### GIVEN EXERCISE
Repeat the whole listing exactly as written.

### EXCERPTED RECORDS
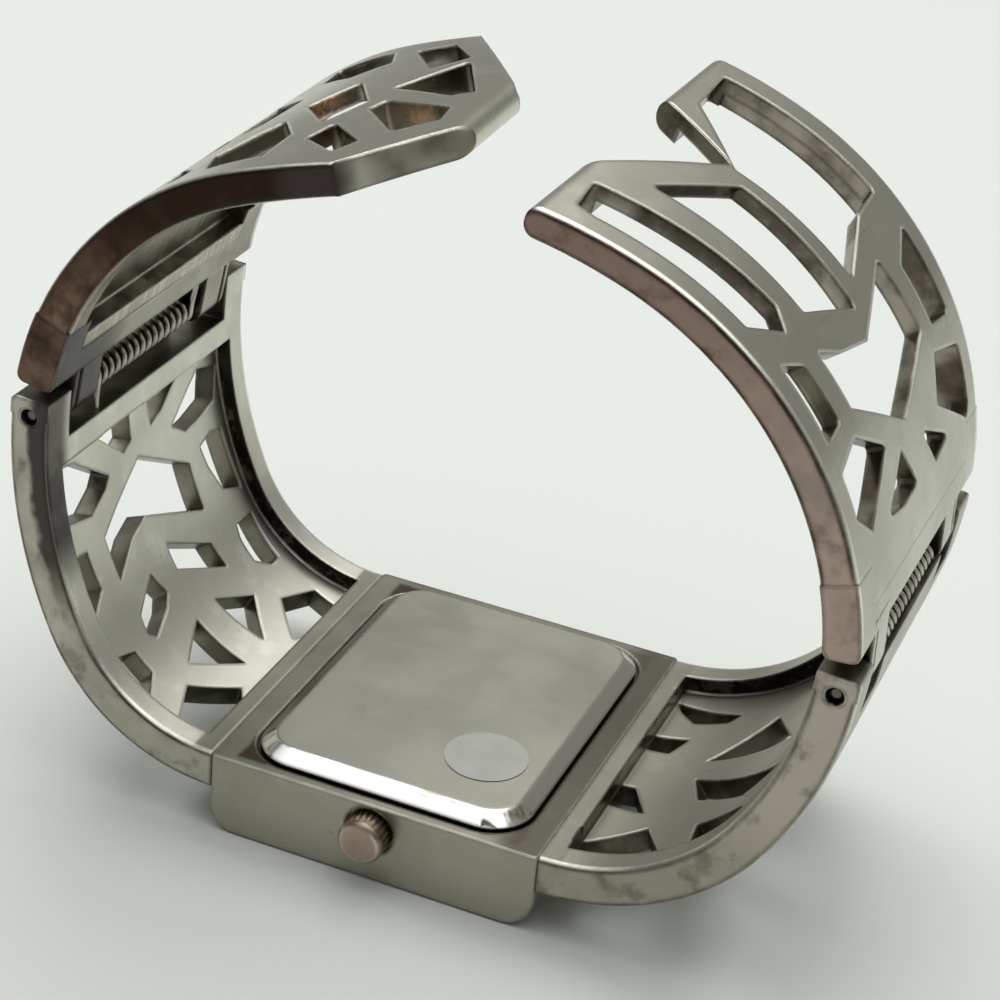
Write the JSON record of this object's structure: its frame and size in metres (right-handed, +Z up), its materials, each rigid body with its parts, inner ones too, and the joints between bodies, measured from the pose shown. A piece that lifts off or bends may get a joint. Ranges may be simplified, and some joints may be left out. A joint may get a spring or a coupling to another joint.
{
  "type": "cuff watch",
  "caption": "Rigid cuff watch with a rectangular case, pierced angular side bands and two spring-hinged open arms.",
  "frame": {"origin": "middle of the crystal's outer face, on which the watch lies", "axes": "+X across the cuff towards the notched arm, +Y along the wrist away from the crown, +Z up from the crystal through the case back to the arms' tips"},
  "size_m": [0.0584, 0.0297, 0.0518],
  "materials": {
    "case_body": "satin nickel plate",
    "crystal": "clear mineral glass",
    "crystal_gasket": "clear nylon ring",
    "case_back": "satin stainless steel, polished bevel",
    "case_back_gasket": "black rubber",
    "dial": "silvered lacquer",
    "hour_markers": "polished nickel",
    "hour_hand": "polished steel",
    "minute_hand": "polished steel",
    "movement": "plated brass plate",
    "movement_ring": "white plastic",
    "battery": "steel can",
    "crown_tube": "turned steel",
    "crown": "rose-gold plate, worn",
    "stem": "turned steel",
    "setting_lever": "stamped steel",
    "left_side_band": "satin nickel plate, polished rails",
    "right_side_band": "satin nickel plate, polished rails",
    "left_arm": "satin nickel plate, polished rails",
    "right_arm": "satin nickel plate, polished rails",
    "left_hinge_block": "satin nickel plate",
    "right_hinge_block": "satin nickel plate",
    "left_hinge_pin": "turned steel",
    "right_hinge_pin": "turned steel",
    "left_hinge_spring": "spring steel",
    "right_hinge_spring": "spring steel"
  },
  "bodies": {
    "cuff": {"case_body": "case_body", "crystal": "crystal", "crystal_gasket": "crystal_gasket", "case_back": "case_back", "case_back_gasket": "case_back_gasket", "dial": "dial", "hour_markers": "hour_markers", "movement": "movement", "movement_ring": "movement_ring", "battery": "battery", "crown_tube": "crown_tube", "left_side_band": "left_side_band", "right_side_band": "right_side_band", "left_hinge_pin": "left_hinge_pin", "right_hinge_pin": "right_hinge_pin", "left_hinge_spring": "left_hinge_spring", "right_hinge_spring": "right_hinge_spring"},
    "left_arm": {"left_arm": "left_arm", "left_hinge_block": "left_hinge_block"},
    "right_arm": {"right_arm": "right_arm", "right_hinge_block": "right_hinge_block"},
    "setting_lever": {"setting_lever": "setting_lever"},
    "crown": {"crown": "crown", "stem": "stem"},
    "minute_hand": {"minute_hand": "minute_hand"},
    "hour_hand": {"hour_hand": "hour_hand"}
  },
  "joints": [
    {"name": "left_arm_hinge", "type": "hinge", "parent": "cuff", "child": "left_arm", "pos_m": [-0.02634, 0, 0.02758], "axis": [0, -1, 0], "range_deg": [0, 40], "stiffness_Nm_per_rad": 0.08, "springref_deg": -2.86},
    {"name": "right_arm_hinge", "type": "hinge", "parent": "cuff", "child": "right_arm", "pos_m": [0.0291, 0, 0.02417], "axis": [0, 1, 0], "range_deg": [0, 40], "stiffness_Nm_per_rad": 0.08, "springref_deg": -2.86},
    {"name": "crown_pull", "type": "slide", "parent": "cuff", "child": "setting_lever", "axis": [0, -1, 0], "range_m": [0, 0.001]},
    {"name": "crown_turn", "type": "hinge", "parent": "setting_lever", "child": "crown", "pos_m": [0, -0.0148, 0.0039], "axis": [0, -1, 0], "continuous": true},
    {"name": "minute_hand_turn", "type": "hinge", "parent": "cuff", "child": "minute_hand", "pos_m": [0, 0, 0.0015], "axis": [0, 0, 1], "continuous": true},
    {"name": "hour_hand_turn", "type": "hinge", "parent": "cuff", "child": "hour_hand", "pos_m": [0, 0, 0.0018], "axis": [0, 0, 1], "continuous": true}
  ],
  "couplings": [
    {"joint": "hour_hand_turn", "follows": "minute_hand_turn", "ratio": 0.083333}
  ]
}
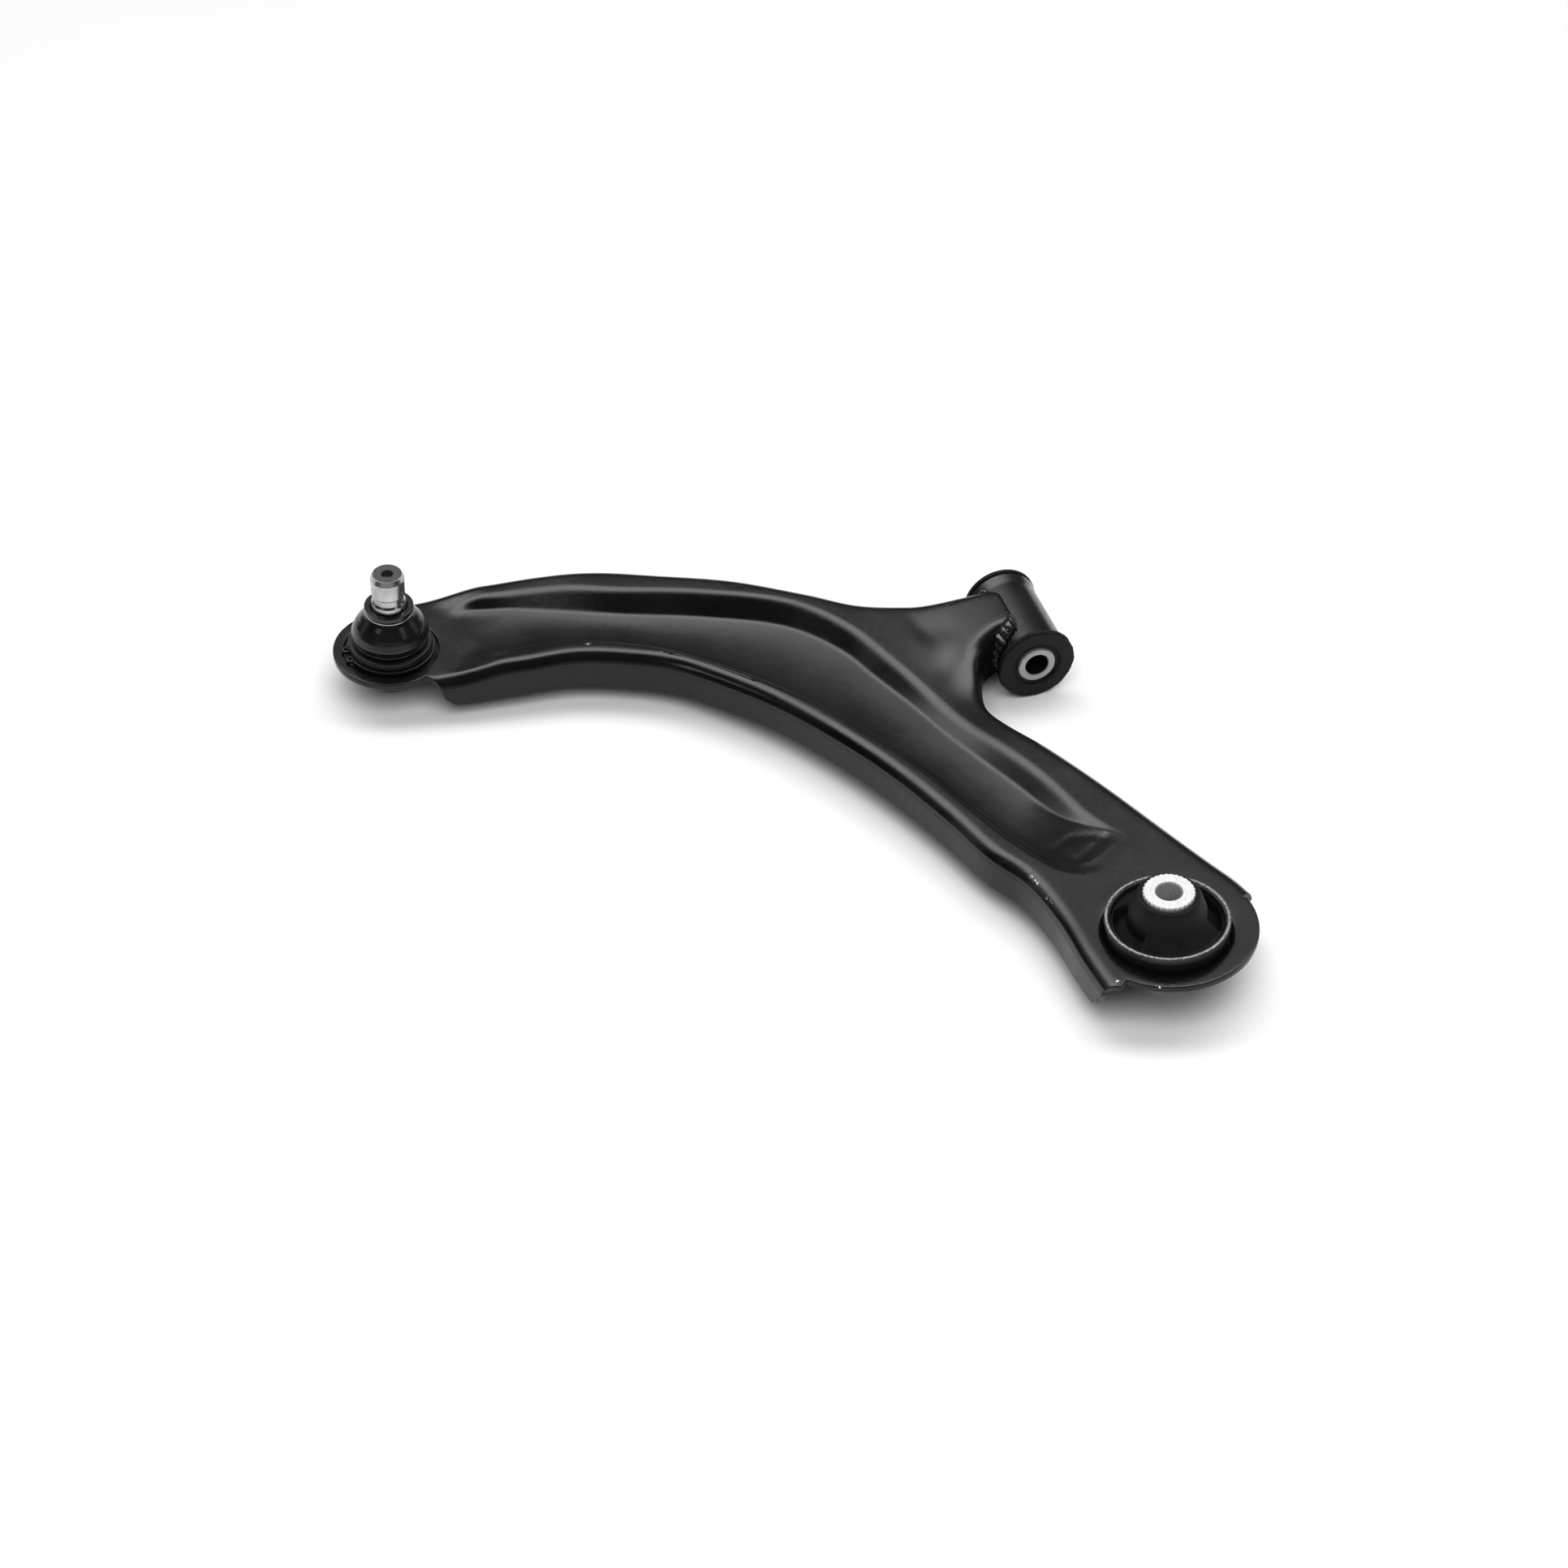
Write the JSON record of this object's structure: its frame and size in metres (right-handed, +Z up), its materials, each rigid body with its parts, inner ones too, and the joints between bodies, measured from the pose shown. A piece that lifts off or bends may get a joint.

### FULL OUTPUT
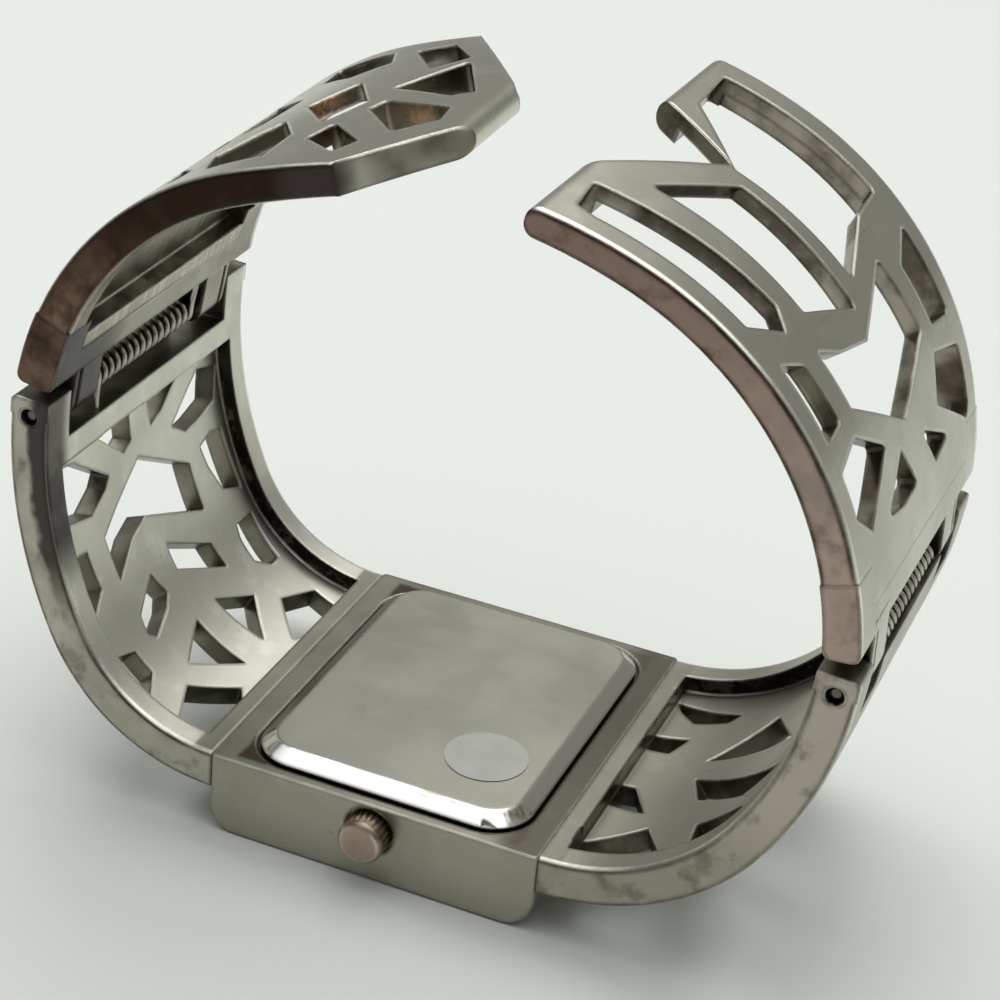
Write the JSON record of this object's structure: its frame and size in metres (right-handed, +Z up), its materials, each rigid body with its parts, inner ones too, and the joints between bodies, measured from the pose shown. A piece that lifts off or bends may get a joint. Ranges may be simplified, and some joints may be left out. A joint may get a spring or a coupling to another joint.
{
  "type": "cuff watch",
  "caption": "Rigid cuff watch with a rectangular case, pierced angular side bands and two spring-hinged open arms.",
  "frame": {"origin": "middle of the crystal's outer face, on which the watch lies", "axes": "+X across the cuff towards the notched arm, +Y along the wrist away from the crown, +Z up from the crystal through the case back to the arms' tips"},
  "size_m": [0.0584, 0.0297, 0.0518],
  "materials": {
    "case_body": "satin nickel plate",
    "crystal": "clear mineral glass",
    "crystal_gasket": "clear nylon ring",
    "case_back": "satin stainless steel, polished bevel",
    "case_back_gasket": "black rubber",
    "dial": "silvered lacquer",
    "hour_markers": "polished nickel",
    "hour_hand": "polished steel",
    "minute_hand": "polished steel",
    "movement": "plated brass plate",
    "movement_ring": "white plastic",
    "battery": "steel can",
    "crown_tube": "turned steel",
    "crown": "rose-gold plate, worn",
    "stem": "turned steel",
    "setting_lever": "stamped steel",
    "left_side_band": "satin nickel plate, polished rails",
    "right_side_band": "satin nickel plate, polished rails",
    "left_arm": "satin nickel plate, polished rails",
    "right_arm": "satin nickel plate, polished rails",
    "left_hinge_block": "satin nickel plate",
    "right_hinge_block": "satin nickel plate",
    "left_hinge_pin": "turned steel",
    "right_hinge_pin": "turned steel",
    "left_hinge_spring": "spring steel",
    "right_hinge_spring": "spring steel"
  },
  "bodies": {
    "cuff": {"case_body": "case_body", "crystal": "crystal", "crystal_gasket": "crystal_gasket", "case_back": "case_back", "case_back_gasket": "case_back_gasket", "dial": "dial", "hour_markers": "hour_markers", "movement": "movement", "movement_ring": "movement_ring", "battery": "battery", "crown_tube": "crown_tube", "left_side_band": "left_side_band", "right_side_band": "right_side_band", "left_hinge_pin": "left_hinge_pin", "right_hinge_pin": "right_hinge_pin", "left_hinge_spring": "left_hinge_spring", "right_hinge_spring": "right_hinge_spring"},
    "left_arm": {"left_arm": "left_arm", "left_hinge_block": "left_hinge_block"},
    "right_arm": {"right_arm": "right_arm", "right_hinge_block": "right_hinge_block"},
    "setting_lever": {"setting_lever": "setting_lever"},
    "crown": {"crown": "crown", "stem": "stem"},
    "minute_hand": {"minute_hand": "minute_hand"},
    "hour_hand": {"hour_hand": "hour_hand"}
  },
  "joints": [
    {"name": "left_arm_hinge", "type": "hinge", "parent": "cuff", "child": "left_arm", "pos_m": [-0.02634, 0, 0.02758], "axis": [0, -1, 0], "range_deg": [0, 40], "stiffness_Nm_per_rad": 0.08, "springref_deg": -2.86},
    {"name": "right_arm_hinge", "type": "hinge", "parent": "cuff", "child": "right_arm", "pos_m": [0.0291, 0, 0.02417], "axis": [0, 1, 0], "range_deg": [0, 40], "stiffness_Nm_per_rad": 0.08, "springref_deg": -2.86},
    {"name": "crown_pull", "type": "slide", "parent": "cuff", "child": "setting_lever", "axis": [0, -1, 0], "range_m": [0, 0.001]},
    {"name": "crown_turn", "type": "hinge", "parent": "setting_lever", "child": "crown", "pos_m": [0, -0.0148, 0.0039], "axis": [0, -1, 0], "continuous": true},
    {"name": "minute_hand_turn", "type": "hinge", "parent": "cuff", "child": "minute_hand", "pos_m": [0, 0, 0.0015], "axis": [0, 0, 1], "continuous": true},
    {"name": "hour_hand_turn", "type": "hinge", "parent": "cuff", "child": "hour_hand", "pos_m": [0, 0, 0.0018], "axis": [0, 0, 1], "continuous": true}
  ],
  "couplings": [
    {"joint": "hour_hand_turn", "follows": "minute_hand_turn", "ratio": 0.083333}
  ]
}
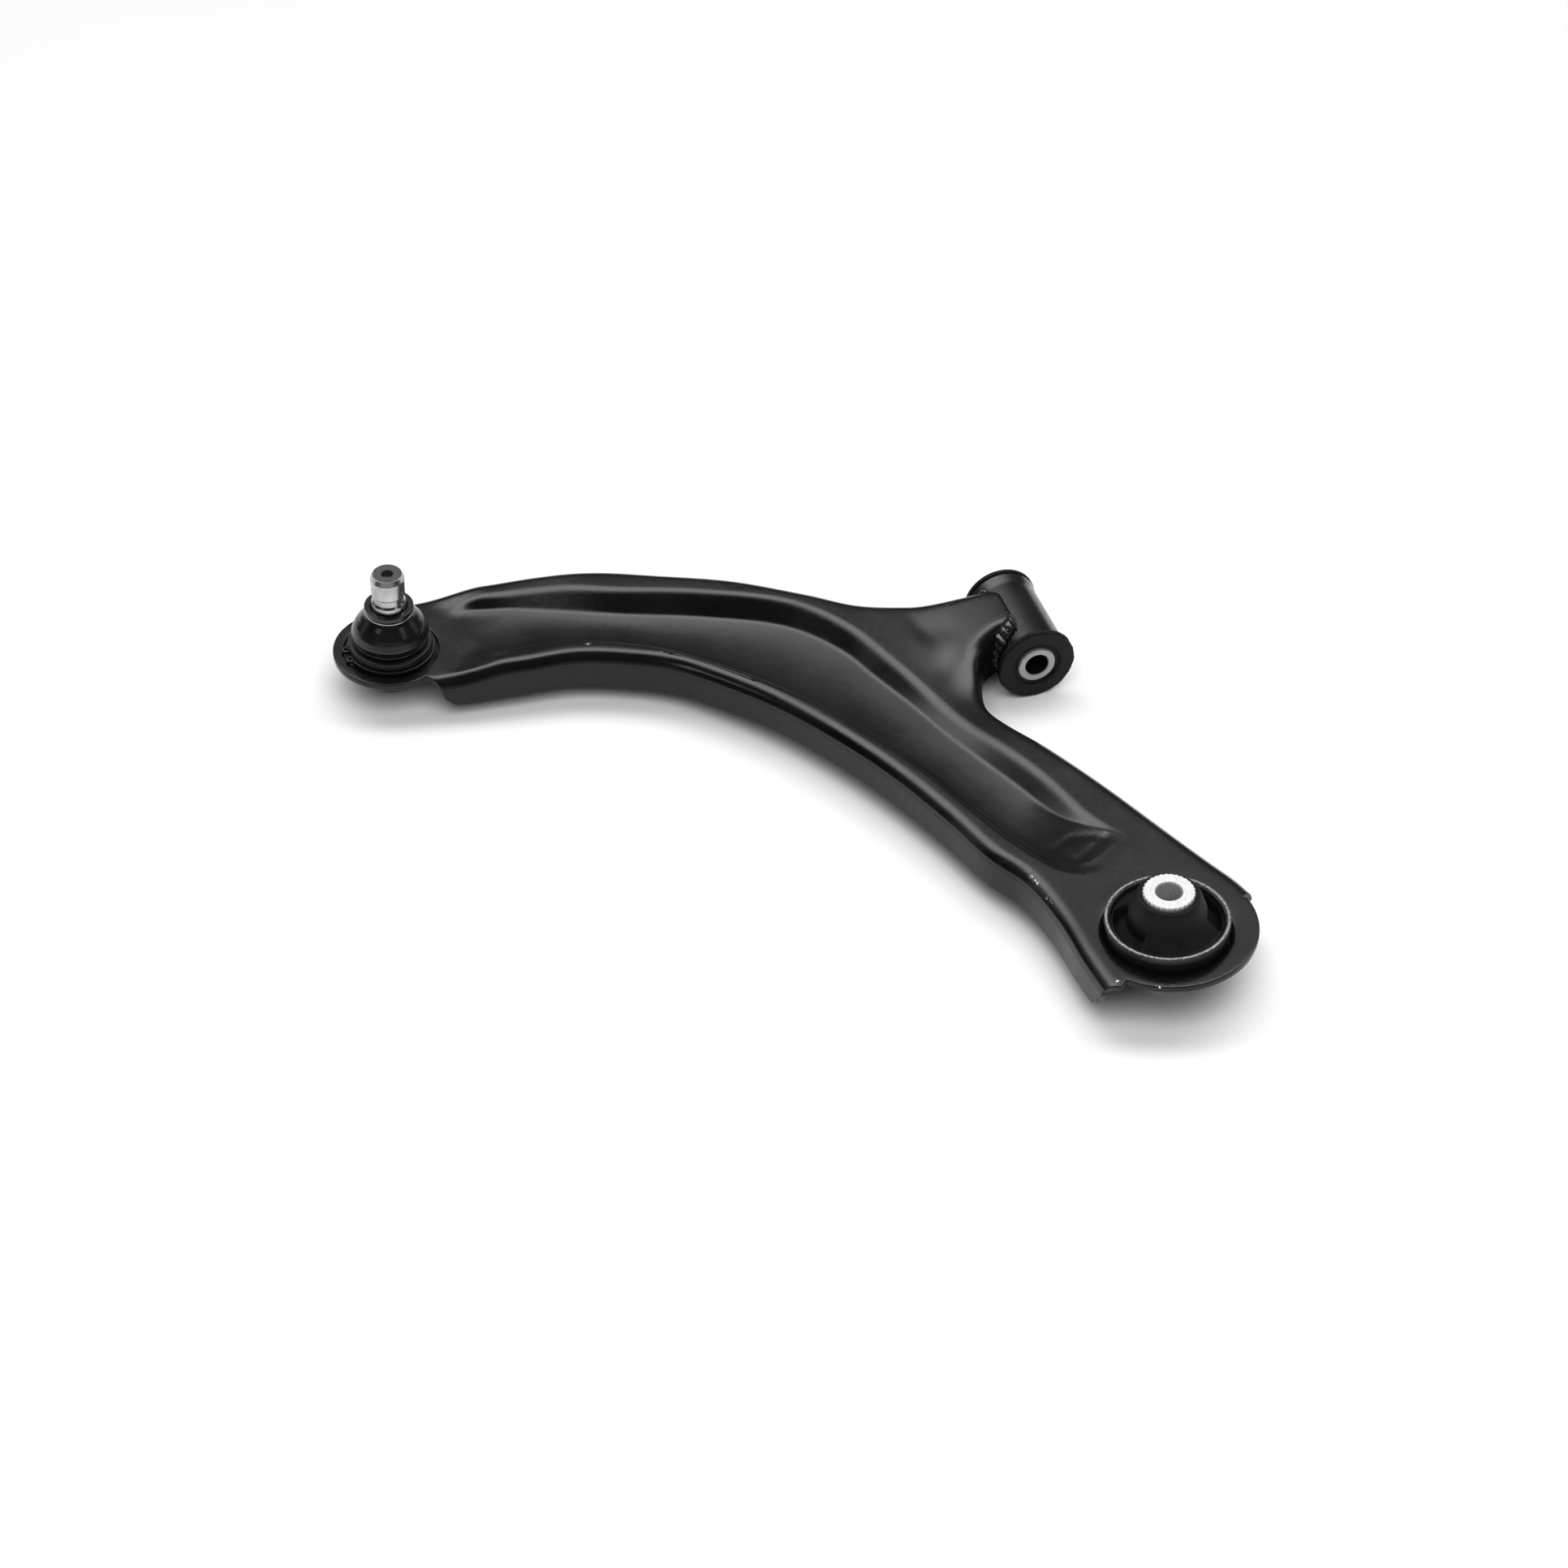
Write the JSON record of this object's structure: its frame and size in metres (right-handed, +Z up), its materials, each rigid body with its parts, inner ones too, and the joints between bodies, measured from the pose shown. A piece that lifts off or bends may get a joint.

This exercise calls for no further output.